I think the real trust building on our team began with trying to negotiate those differences. Philosophically we may not have always agreed - but we always respected the opinions of one another. We were put together by an administrator - with her own reasons we found out later - and it took a good two years to really have the level of trust and relationships that we needed to be highly functioning - but it was worth the wait!

Bill Ferriter said...

Teresa wrote:
We were put together by an administrator - with her own reasons we found out later - and it took a good two years to really have the level of trust and relationships that we needed to be highly functioning - but it was worth the wait!

What an interesting question, Teresa....How long does it take for a team to be highly functioning, and is this timeframe somewhat standard, or does it vary because of the personalities of the people on the team?

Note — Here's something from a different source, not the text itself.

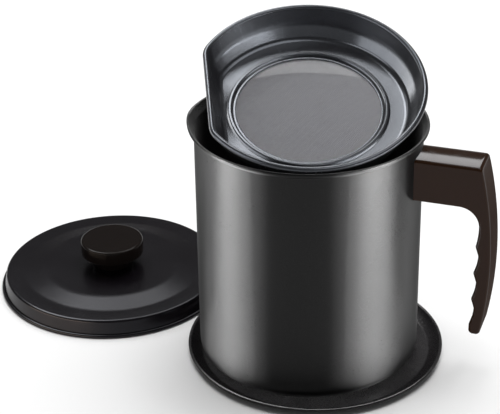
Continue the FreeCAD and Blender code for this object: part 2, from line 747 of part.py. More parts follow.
def make_strainer_mesh():
    mesh = make_disc("StrainerMesh", well_radius + " - slip_gap", on_axis, "mesh_thickness")
    place_in_mouth(mesh, ledge_top)
    return mesh


def make_mesh_retainer():
    ring = make_disc("MeshRetainer", well_radius + " - slip_gap",
                     well_radius + " - mesh_ledge", "retainer_thickness")
    place_in_mouth(ring, ledge_top + " + mesh_thickness")
    return ring


# ---------------------------------------------------------------- build, check and write
makers = [
    ("coaster_tray", make_coaster_tray),
    ("pot_shell", make_pot_shell),
    ("handle_bracket", make_handle_bracket),
    ("handle_grip", make_handle_grip),
    ("handle_screw", make_handle_screw),
    ("strainer_pan", make_strainer_pan),
    ("strainer_mesh", make_strainer_mesh),
    ("mesh_retainer", make_mesh_retainer),
    ("lid_shell", make_lid_shell),
    ("lid_knob", make_lid_knob),
    ("knob_insert", make_knob_insert),
    ("knob_washer", make_knob_washer),
    ("knob_screw", make_knob_screw),
]
pieces = []
for label, maker in makers:
    piece = maker()
    piece.Label = label
    pieces.append(piece)
doc.recompute()

broken = [item.Name for item in doc.Objects if "Invalid" in item.State or "Error" in item.State]
if broken:
    raise RuntimeError("failed: " + ", ".join(broken))
for piece in pieces:
    shape = piece.Shape
    if shape.isNull() or not shape.isValid() or len(shape.Solids) != 1:
        raise RuntimeError("%s is not one good solid" % piece.Label)

os.makedirs("parts", exist_ok=True)
for piece in pieces:
    piece.Shape.exportStep(os.path.join("parts", piece.Label + ".step"))
    box = piece.Shape.BoundBox
    print("%-16s volume %9.1f  x %7.2f..%7.2f  y %7.2f..%7.2f  z %7.2f..%7.2f" % (
        piece.Label, piece.Shape.Volume, box.XMin, box.XMax, box.YMin, box.YMax, box.ZMin, box.ZMax))
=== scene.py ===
import math

import bmesh
import bpy
from mathutils import Matrix, Vector


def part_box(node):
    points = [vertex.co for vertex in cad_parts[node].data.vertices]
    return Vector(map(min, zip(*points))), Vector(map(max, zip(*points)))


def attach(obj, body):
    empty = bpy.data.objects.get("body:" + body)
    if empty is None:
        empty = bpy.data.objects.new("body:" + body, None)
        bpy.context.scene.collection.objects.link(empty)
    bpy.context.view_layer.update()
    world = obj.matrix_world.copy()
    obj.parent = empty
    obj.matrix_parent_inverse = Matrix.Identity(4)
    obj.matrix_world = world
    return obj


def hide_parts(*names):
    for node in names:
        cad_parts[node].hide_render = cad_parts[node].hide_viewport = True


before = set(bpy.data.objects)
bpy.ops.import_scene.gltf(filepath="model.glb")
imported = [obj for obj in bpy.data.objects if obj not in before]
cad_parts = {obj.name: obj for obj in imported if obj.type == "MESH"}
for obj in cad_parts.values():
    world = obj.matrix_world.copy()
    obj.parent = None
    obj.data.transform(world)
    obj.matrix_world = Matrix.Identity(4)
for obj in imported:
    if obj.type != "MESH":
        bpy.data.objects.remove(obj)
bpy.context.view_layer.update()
scene = bpy.context.scene
mm = 0.001  # sizes below are in millimetres and angles in degrees, unless a note says otherwise


def middleOf(node):
    low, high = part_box(node)
    return (low + high) / 2


# where the loose pieces stand, from the frame, in millimetres
potPlace = Vector((0, 0))
trayPlace = middleOf("coaster_tray").xy / mm
lidPlace = middleOf("lid_shell").xy / mm
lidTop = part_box("lid_shell")[1].z / mm
print("frame loaded, lid at", [round(v, 1) for v in lidPlace], "tray at", [round(v, 1) for v in trayPlace])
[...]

Better yet, if it takes 2-3 years for a team to develop the trust necessary to be highly functioning, does that mean that PLCs are not a strategy that will work in many schools because of high rates of turnover?

I'm thinking particularly of high needs schools where turnover rates hover near 50%....PLCs would be powerful in those schools, but not possible because teams will never stay consistent enough to develop the trust necessary to succeed.

Now my mind is charged!

Any thoughts?
Bill

Parry Graham said...

I wonder if there is a chicken-and-egg situation here. Are PLTs more difficult to build in high-need schools because there is such high turnover, or is high turnover in high-need schools partially a result of the lack of PLTs (or, more broadly, a lack of the types of positive working conditions that PLTs help to produce)?

Is there any research that suggests that, in high needs schools in which working conditions have improved as a result of higher levels of collaboration and organizational commitment, teacher turnover rates have gone down? Could PLCs/PLTs be just what the doctor ordered in high needs schools?